If you've been good all year and your company is doing well, you probably received a holiday bonus. Showing appreciation for the hard work employees do for a company by giving them a bonus is a tradition that began around the turn of the 20th century. Bonuses originally consisted of things such as a Christmas turkey but eventually evolved into a cash gift. Although the number of people receiving holiday bonuses has continually declined over the years, for those who'll be receiving them in 2017, the good news is that the average bonus amount is $1797, up from $1081 in 2016.
If you were one of the lucky ones, what should you do with this "free" money? First off, this isn't "free" money. It's money that you earned by working hard, and just like you wouldn't run out and blow your whole paycheck on the latest and greatest gadget, the same should be true of your bonus. It's also unwise to put Christmas presents on credit with the intent of paying for them when you get your holiday bonus. Bonuses are never certain, so don't bank on them. Remember, you do have to pay taxes on your bonus money.
It may be tempting to spend your entire bonus on fun presents for friends, family, and yourself, but unless you're financially secure, you shouldn't do this.
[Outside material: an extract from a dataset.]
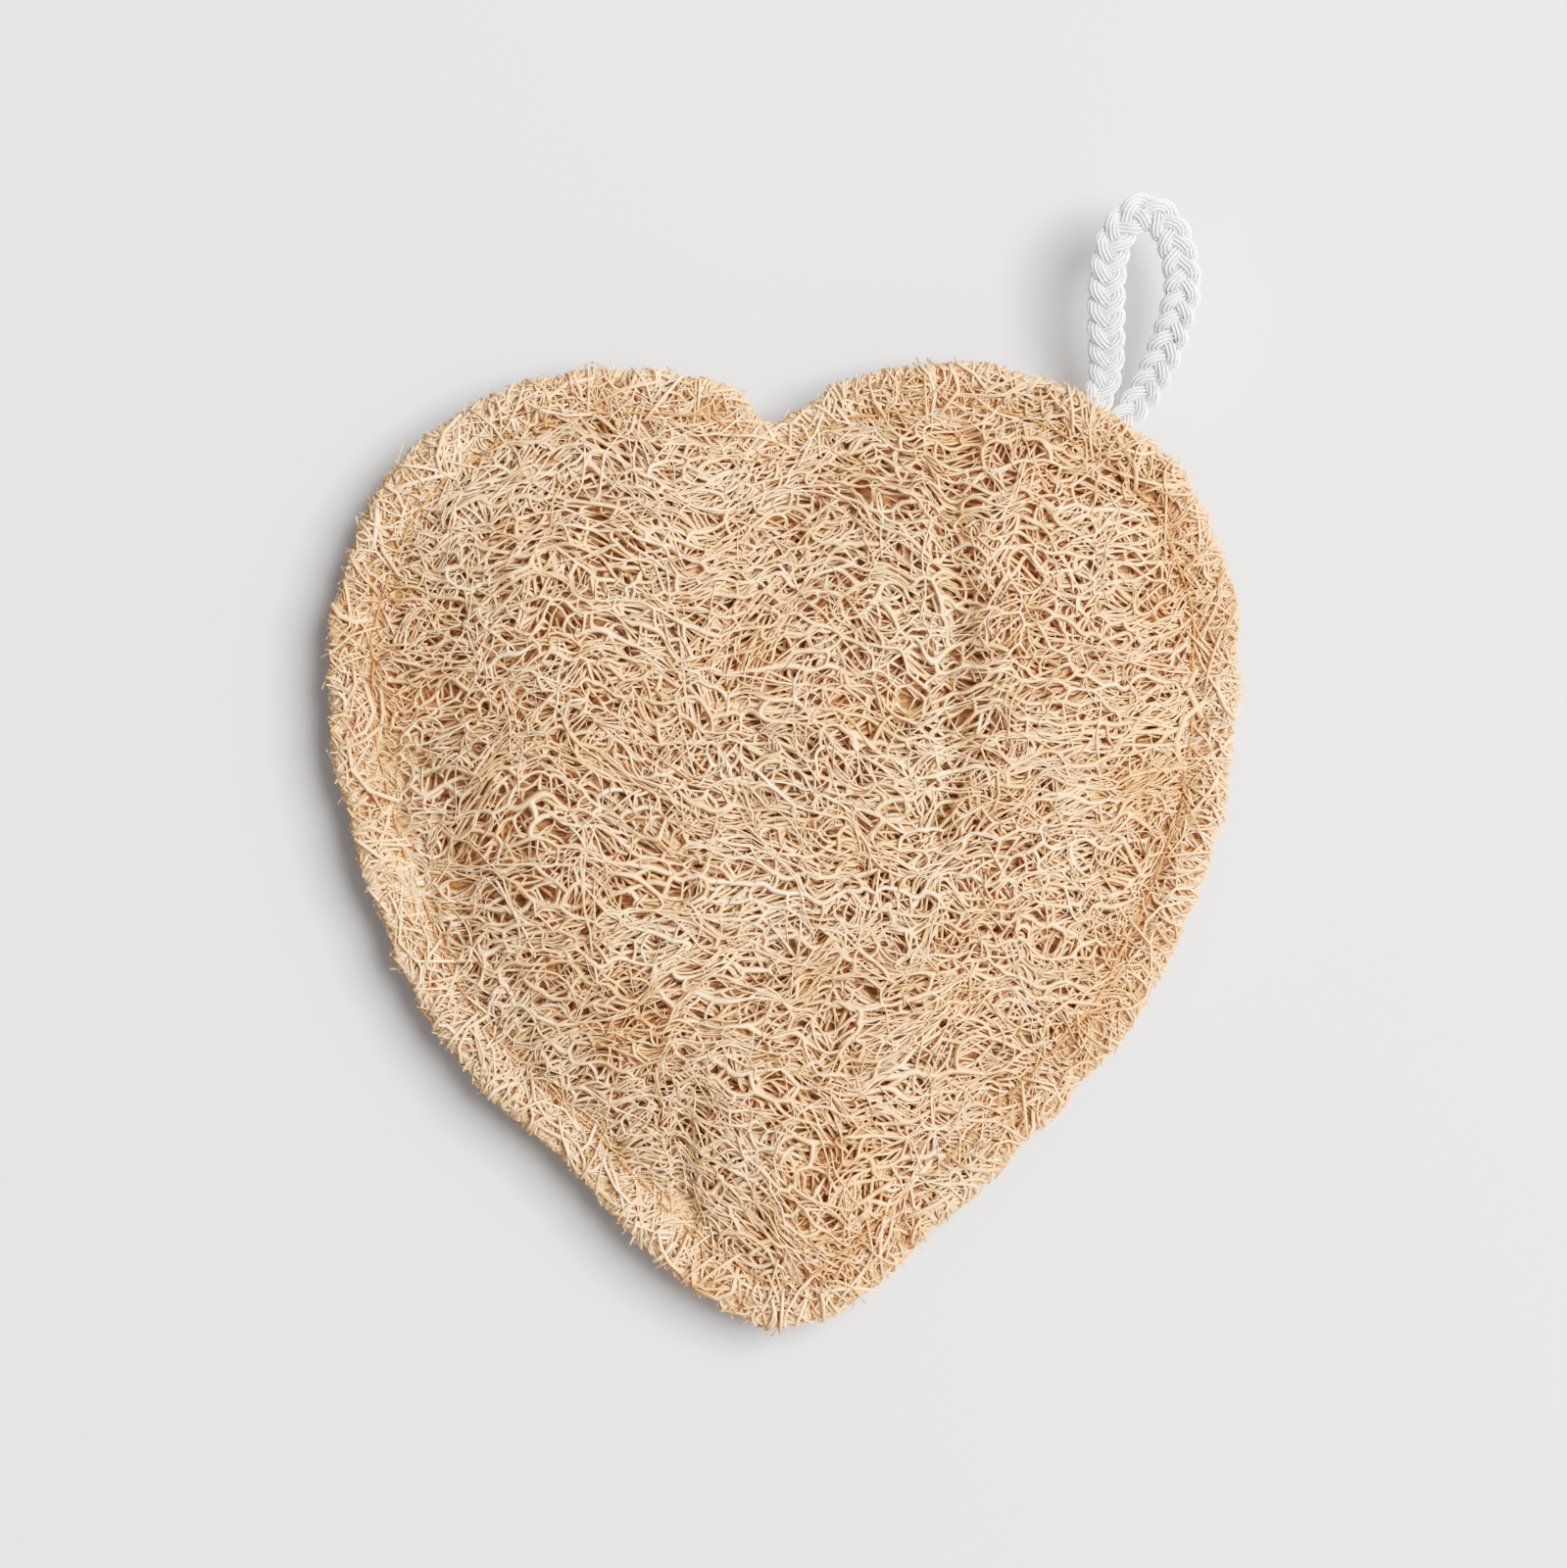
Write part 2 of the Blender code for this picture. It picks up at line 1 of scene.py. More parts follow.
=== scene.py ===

Before you make any decisions on what to do with it, you should closely look at your financial situation. Do you have high debt? What kinds of debt do you have? Do you have money in your savings account? How much is the bonus? Once you have a full understanding of what you have and what you owe, you can make a smart decision with what to do with the money.
Do you have an emergency fund? This is money set aside to pay your living expenses if you're out of work due to job loss, injury, or other emergencies. A good sum to set aside is 3-6 months' worth of expenses.
You can never have too much saved for your retirement years. This is a way of paying yourself. Make contributions to your 401(k) or IRA account and you'll thank yourself later.
If you have high-interest credit card debt, paying down your highest interest card will help you eliminate your debt. It'll bring down the amount of interest you pay, which will help you pay them off faster.
If you have a mortgage, making an extra payment or two toward your principal (be sure to specify this with your payment) will not only help you pay your mortgage off sooner, but your interest is calculated off your principal so it'll save you money in the end as well.
Are you buying a home in the near future? While there are programs that allow you to purchase a home with little or no down payment, having a good down payment will allow you to borrow less, pay down points to get a better rate, or give you extra wiggle room on what you can spend on a house.
If you or a loved one is planning on going to college, it's never too early to start saving. Student loan debt is at an all-time high with no signs of slowing down. The less money you have to borrow, the better off you'll be after graduation.
It's the season of giving, and giving to those in need gives its own rewards. You might choose a company such Heifer International or your local homeless shelter so you can make sure others are staying warm and fed in the winter weather.
If you decide to splurge, do it wisely. Put a large portion of your bonus toward debt and savings, and then carefully consider what you're spending the rest on. Consider a trip, as vacations can be invaluable family bonding experiences and a great way to help you recharge your batteries before returning for another year of work. If you get an expensive piece of jewelry, how often will you really wear it? Do you need a new laptop? How old is your current computer? Can you upgrade it cheaper?
If you have a lot of debt hanging over your head and you blow your whole bonus on something frivolous, it'll be fun, but that fun will be fleeting and you'll most likely regret it. Instead, make a New Year's resolution to improve your financial situation, and put a large amount of your bonus toward debt and savings. Once you've done that, go and have fun with the rest!